The good news, however, is that there's almost always a way back. Like the taxi taken to complete an unfinished train journey, we may find that what began badly may yet finish well. Providing we realise our mistakes, we can usually find other means of travel to achieve our objectives; to reach our destination.

CARE ( is one organisation intent upon doing just that. A well-established mainstream Christian charity, it provides resources and help to bring insight and experience to matters of public policy and practical caring initiatives. CARE is represented in the UK Parliaments and Assemblies, at the EU in Brussels and the UN in Geneva and New York. Family matters, human trafficking and child poverty (many British families are paying a far higher proportion of their income in tax than their counterparts in other advanced countries, according to a major new research study) are just some of the issues in which CARE is concerned.

Its offshoot, CARE for the Family ( is less politically focussed, more family oriented. Family-building events held at various venues around the country, include Teenagers! What Every Parent Has to Know, How to Drug Proof Your Kids, A Different Journey Day, A Day for Bereaved Parents, A Weekend for Bereaved Parents and Adult Siblings (aged 18+)... This is one of the two charities supported by Cumcaritas Books, through sales of my books. Almost a third of the proceeds is used in this way.

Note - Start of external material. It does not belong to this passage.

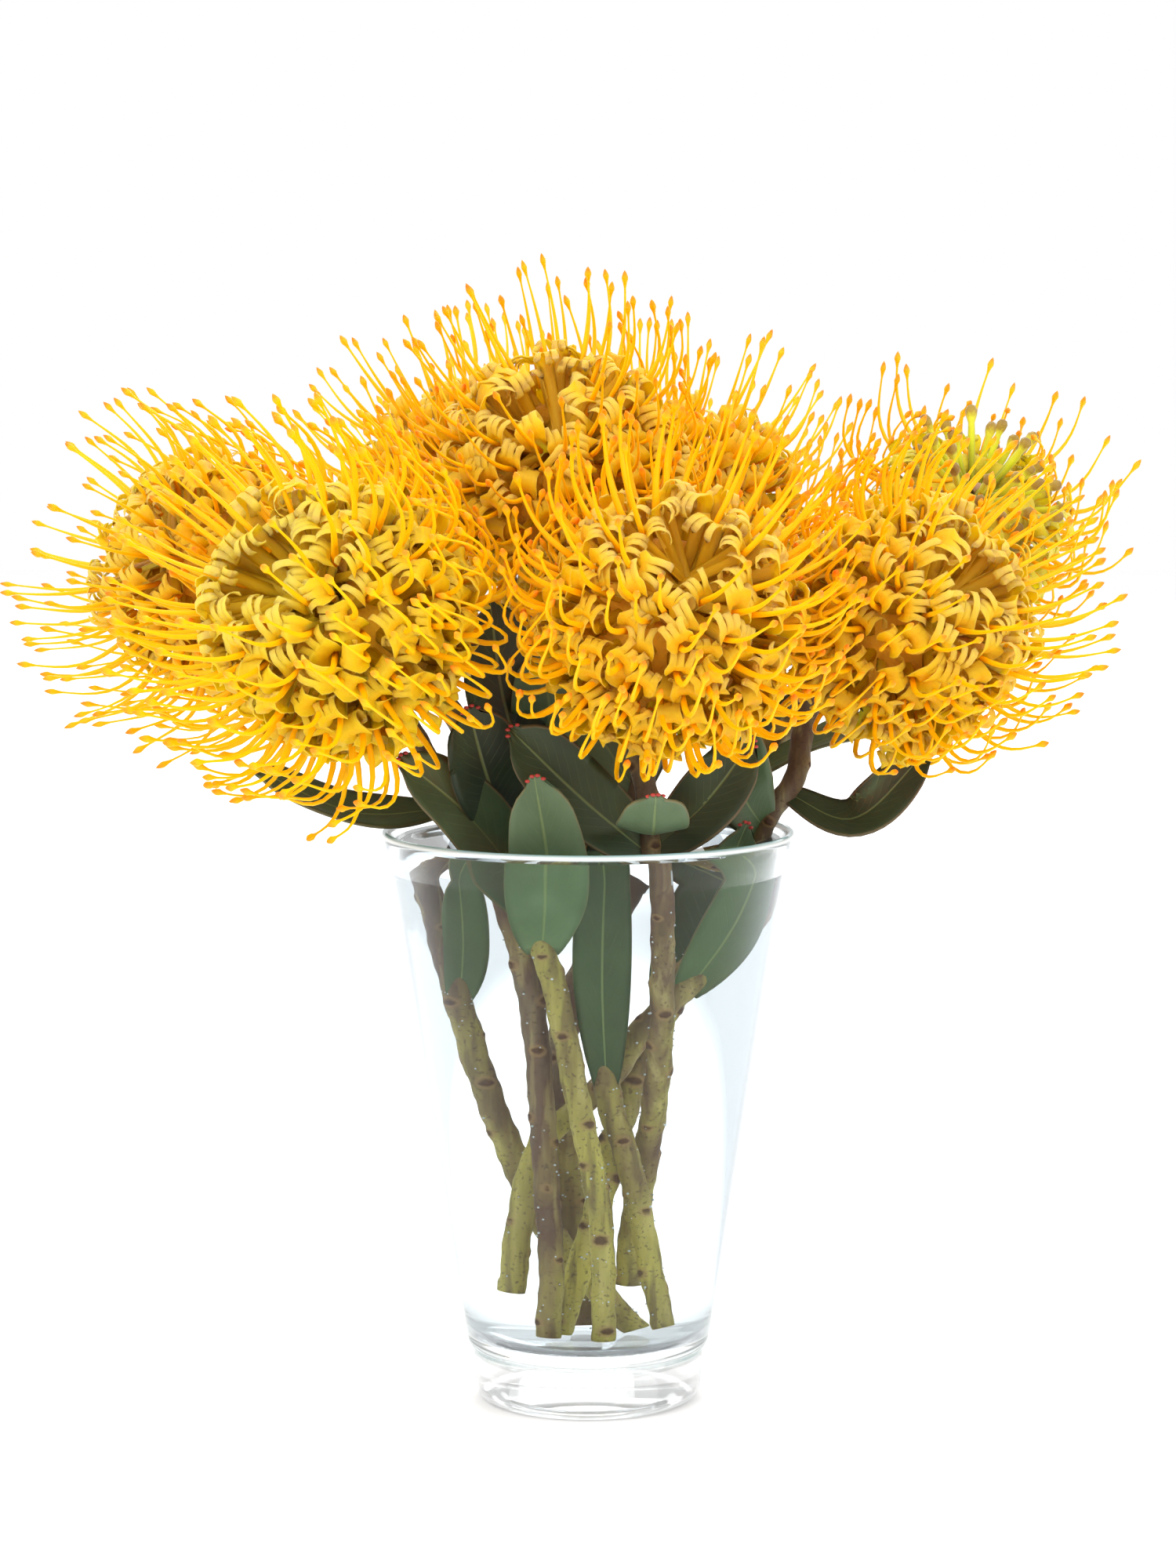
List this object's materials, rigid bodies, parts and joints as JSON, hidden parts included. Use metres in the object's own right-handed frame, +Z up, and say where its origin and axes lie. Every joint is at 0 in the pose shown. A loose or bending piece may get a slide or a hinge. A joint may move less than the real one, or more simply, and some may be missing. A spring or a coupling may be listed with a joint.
{
  "type": "pincushion protea flowers in a glass vase",
  "caption": "Clear tapered glass vase filled with water, holding leafy cut stems that end in round golden pincushion flower heads with curved pin-like styles.",
  "frame": {"origin": "centre of the vase's flat foot, on the surface it stands on", "axes": "+Z up along the vase's axis, -Y towards the side the picture was taken from, +X to the right seen from there"},
  "size_m": [0.3488, 0.2667, 0.3526],
  "materials": {
    "clear_glass": "polished",
    "water": "gloss",
    "leafy_stem": "matte",
    "golden_bloom": "satin",
    "lemon_bloom": "satin",
    "lime_gold_bloom": "satin"
  },
  "bodies": {
    "root": {"vase": "clear_glass", "water": "water", "stem_front_centre": "leafy_stem", "stem_front_left": "leafy_stem", "stem_right": "leafy_stem", "stem_back_centre": "leafy_stem", "stem_left": "leafy_stem", "stem_back_right": "leafy_stem", "stem_far_right": "leafy_stem", "stem_far_left": "leafy_stem", "bloom_front_centre": "golden_bloom", "bloom_front_left": "lemon_bloom", "bloom_right": "golden_bloom", "bloom_back_centre": "golden_bloom", "bloom_left": "golden_bloom", "bloom_back_right": "lime_gold_bloom", "bloom_far_right": "golden_bloom", "bloom_far_left": "golden_bloom"}
  },
  "joints": []
}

But financial support is only one method of effecting change in our society. By subscribing to the regular newsletter, we can become better informed, more effectively involved. We can't turn back the clock but we can attempt to ensure that the world our children inherit is a better place. Looking out across the Malvern's from my friend's house was a sheer delight. But William Blake's Jerusalem is not simply a poem about a green and pleasant land. It's a story of grit and determination. It's about a people who gird themselves, mentally, against adversity – and grow through it. A people who refuse to lie down or give up. A nation unwavering in its resolve to bring back the Land of hope and glory to which Edward Elgar's great anthem points us. The journey is only a means. Finishing well is what counts.